• **WORK INSTRUCTIONS**: Write the data out again in full, with no departure from the original.

>> start

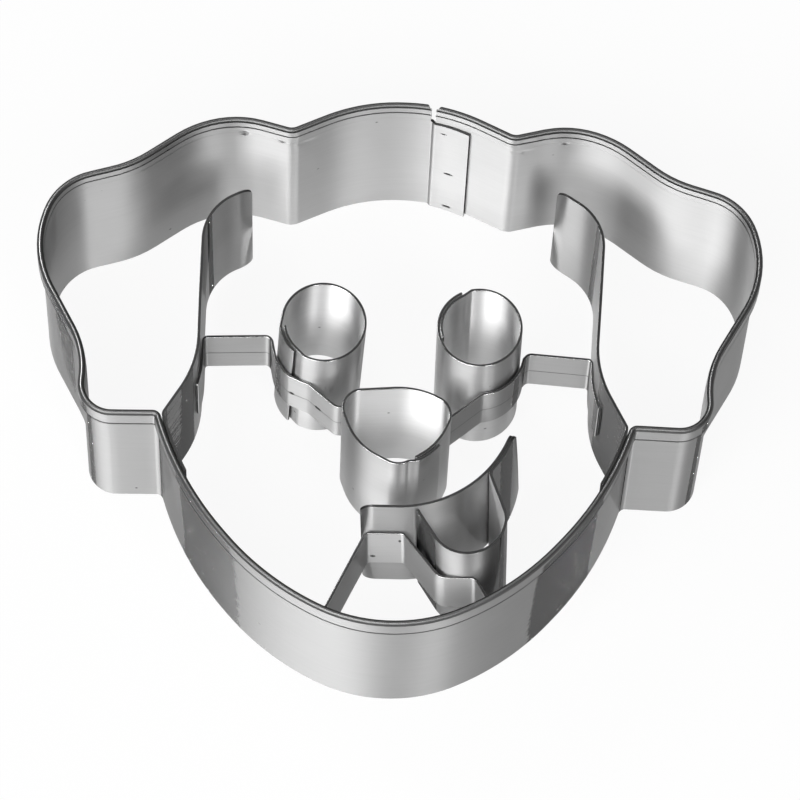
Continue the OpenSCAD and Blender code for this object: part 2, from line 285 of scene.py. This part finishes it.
def steel_finish(name, shade, edge_shade, gloss, brushed, polish, polish_gloss):
    """Bright-rolled stainless strip. Its fine rolling lines run along the strip and draw broad
    reflections out across it, while the polish over them mirrors what stands close by. Its shade
    varies along the rolling lines and its gloss in soft clouds, and it has small dark specks."""
    material = bpy.data.materials.new(name)
    material.use_nodes = True
    nodes, links = material.node_tree.nodes, material.node_tree.links
    shader = nodes["Principled BSDF"]
    shader.inputs["Metallic"].default_value = 1.0
    shader.inputs["Specular Tint"].default_value = grey(edge_shade)
    shader.inputs["Coat Weight"].default_value = polish
    shader.inputs["Coat IOR"].default_value = 2.5
    shader.inputs["Coat Roughness"].default_value = polish_gloss
    if brushed:
        shader.inputs["Anisotropic"].default_value = brushed
        shader.inputs["Anisotropic Rotation"].default_value = 0.25
        lengthwise = nodes.new("ShaderNodeTangent")
        lengthwise.direction_type = "UV_MAP"
        lengthwise.uv_map = "strip"
        links.new(lengthwise.outputs["Tangent"], shader.inputs["Tangent"])
    place = nodes.new("ShaderNodeTexCoord")
    clouds = nodes.new("ShaderNodeTexNoise")
    clouds.inputs["Scale"].default_value = 160.0
    clouds.inputs["Detail"].default_value = 3.0
    links.new(place.outputs["Object"], clouds.inputs["Vector"])
    tone = nodes.new("ShaderNodeMapRange")
    tone.inputs["From Min"].default_value = 0.3
    tone.inputs["From Max"].default_value = 0.7
    tone.inputs["To Min"].default_value = gloss * 0.94
    tone.inputs["To Max"].default_value = gloss * 1.06
    links.new(clouds.outputs["Fac"], tone.inputs["Value"])
    links.new(tone.outputs["Result"], shader.inputs["Roughness"])
    colours = nodes.new("ShaderNodeMix")
    colours.data_type = "RGBA"
    colours.inputs["A"].default_value = grey(shade * 0.95)
    colours.inputs["B"].default_value = grey(shade * 1.05)
    lines = nodes.new("ShaderNodeUVMap")
    lines.uv_map = "strip"
    drawn_out = nodes.new("ShaderNodeMapping")
    drawn_out.inputs["Scale"].default_value = (1.0, 16.0, 1.0)
    links.new(lines.outputs["UV"], drawn_out.inputs["Vector"])
    rolling = nodes.new("ShaderNodeTexNoise")
    rolling.inputs["Scale"].default_value = 12.0
    rolling.inputs["Detail"].default_value = 4.0
    links.new(drawn_out.outputs["Vector"], rolling.inputs["Vector"])
    links.new(rolling.outputs["Fac"], colours.inputs["Factor"])
    dust = nodes.new("ShaderNodeTexVoronoi")
    dust.inputs["Scale"].default_value = 210.0
    links.new(place.outputs["Object"], dust.inputs["Vector"])
    speck = nodes.new("ShaderNodeMapRange")
    speck.inputs["From Min"].default_value = 0.02
    speck.inputs["From Max"].default_value = 0.045
    links.new(dust.outputs["Distance"], speck.inputs["Value"])
    specked = nodes.new("ShaderNodeMix")
    specked.data_type = "RGBA"
    specked.inputs["A"].default_value = grey(shade * 0.3)
    links.new(speck.outputs["Result"], specked.inputs["Factor"])
    links.new(colours.outputs["Result"], specked.inputs["B"])
    links.new(specked.outputs["Result"], shader.inputs["Base Color"])
    grit = nodes.new("ShaderNodeTexNoise")
    grit.inputs["Scale"].default_value = 3000.0
    grit.inputs["Detail"].default_value = 2.0
    links.new(place.outputs["Object"], grit.inputs["Vector"])
    bump = nodes.new("ShaderNodeBump")
    bump.inputs["Strength"].default_value = 0.05
    bump.inputs["Distance"].default_value = 0.00002
    links.new(grit.outputs["Fac"], bump.inputs["Height"])
    links.new(bump.outputs["Normal"], shader.inputs["Normal"])
    return material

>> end

• **WRITTEN SOLUTION**:
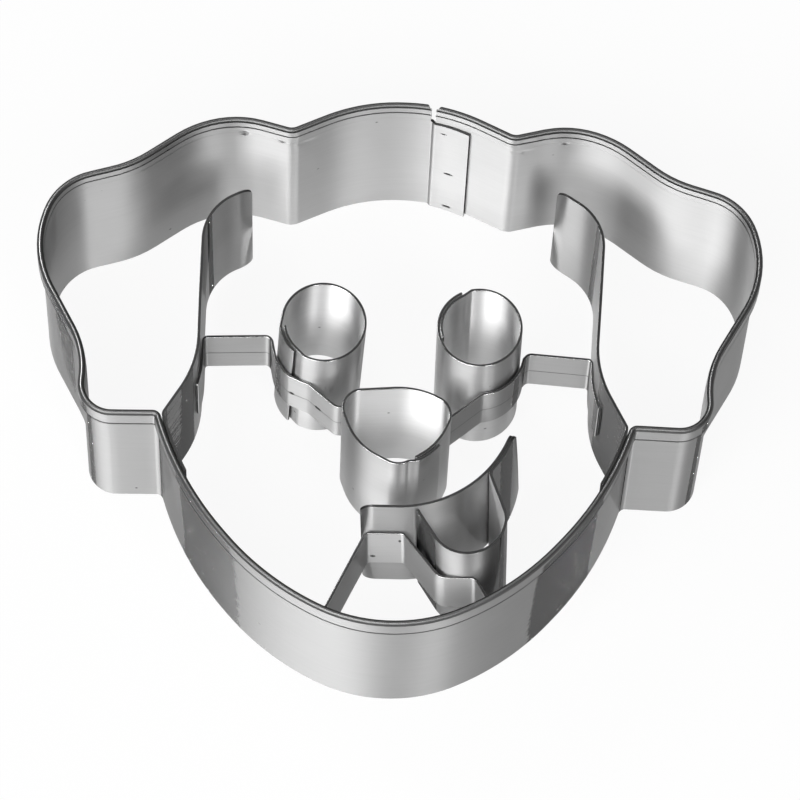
Continue the OpenSCAD and Blender code for this object: part 2, from line 285 of scene.py. This part finishes it.
def steel_finish(name, shade, edge_shade, gloss, brushed, polish, polish_gloss):
    """Bright-rolled stainless strip. Its fine rolling lines run along the strip and draw broad
    reflections out across it, while the polish over them mirrors what stands close by. Its shade
    varies along the rolling lines and its gloss in soft clouds, and it has small dark specks."""
    material = bpy.data.materials.new(name)
    material.use_nodes = True
    nodes, links = material.node_tree.nodes, material.node_tree.links
    shader = nodes["Principled BSDF"]
    shader.inputs["Metallic"].default_value = 1.0
    shader.inputs["Specular Tint"].default_value = grey(edge_shade)
    shader.inputs["Coat Weight"].default_value = polish
    shader.inputs["Coat IOR"].default_value = 2.5
    shader.inputs["Coat Roughness"].default_value = polish_gloss
    if brushed:
        shader.inputs["Anisotropic"].default_value = brushed
        shader.inputs["Anisotropic Rotation"].default_value = 0.25
        lengthwise = nodes.new("ShaderNodeTangent")
        lengthwise.direction_type = "UV_MAP"
        lengthwise.uv_map = "strip"
        links.new(lengthwise.outputs["Tangent"], shader.inputs["Tangent"])
    place = nodes.new("ShaderNodeTexCoord")
    clouds = nodes.new("ShaderNodeTexNoise")
    clouds.inputs["Scale"].default_value = 160.0
    clouds.inputs["Detail"].default_value = 3.0
    links.new(place.outputs["Object"], clouds.inputs["Vector"])
    tone = nodes.new("ShaderNodeMapRange")
    tone.inputs["From Min"].default_value = 0.3
    tone.inputs["From Max"].default_value = 0.7
    tone.inputs["To Min"].default_value = gloss * 0.94
    tone.inputs["To Max"].default_value = gloss * 1.06
    links.new(clouds.outputs["Fac"], tone.inputs["Value"])
    links.new(tone.outputs["Result"], shader.inputs["Roughness"])
    colours = nodes.new("ShaderNodeMix")
    colours.data_type = "RGBA"
    colours.inputs["A"].default_value = grey(shade * 0.95)
    colours.inputs["B"].default_value = grey(shade * 1.05)
    lines = nodes.new("ShaderNodeUVMap")
    lines.uv_map = "strip"
    drawn_out = nodes.new("ShaderNodeMapping")
    drawn_out.inputs["Scale"].default_value = (1.0, 16.0, 1.0)
    links.new(lines.outputs["UV"], drawn_out.inputs["Vector"])
    rolling = nodes.new("ShaderNodeTexNoise")
    rolling.inputs["Scale"].default_value = 12.0
    rolling.inputs["Detail"].default_value = 4.0
    links.new(drawn_out.outputs["Vector"], rolling.inputs["Vector"])
    links.new(rolling.outputs["Fac"], colours.inputs["Factor"])
    dust = nodes.new("ShaderNodeTexVoronoi")
    dust.inputs["Scale"].default_value = 210.0
    links.new(place.outputs["Object"], dust.inputs["Vector"])
    speck = nodes.new("ShaderNodeMapRange")
    speck.inputs["From Min"].default_value = 0.02
    speck.inputs["From Max"].default_value = 0.045
    links.new(dust.outputs["Distance"], speck.inputs["Value"])
    specked = nodes.new("ShaderNodeMix")
    specked.data_type = "RGBA"
    specked.inputs["A"].default_value = grey(shade * 0.3)
    links.new(speck.outputs["Result"], specked.inputs["Factor"])
    links.new(colours.outputs["Result"], specked.inputs["B"])
    links.new(specked.outputs["Result"], shader.inputs["Base Color"])
    grit = nodes.new("ShaderNodeTexNoise")
    grit.inputs["Scale"].default_value = 3000.0
    grit.inputs["Detail"].default_value = 2.0
    links.new(place.outputs["Object"], grit.inputs["Vector"])
    bump = nodes.new("ShaderNodeBump")
    bump.inputs["Strength"].default_value = 0.05
    bump.inputs["Distance"].default_value = 0.00002
    links.new(grit.outputs["Fac"], bump.inputs["Height"])
    links.new(bump.outputs["Normal"], shader.inputs["Normal"])
    return material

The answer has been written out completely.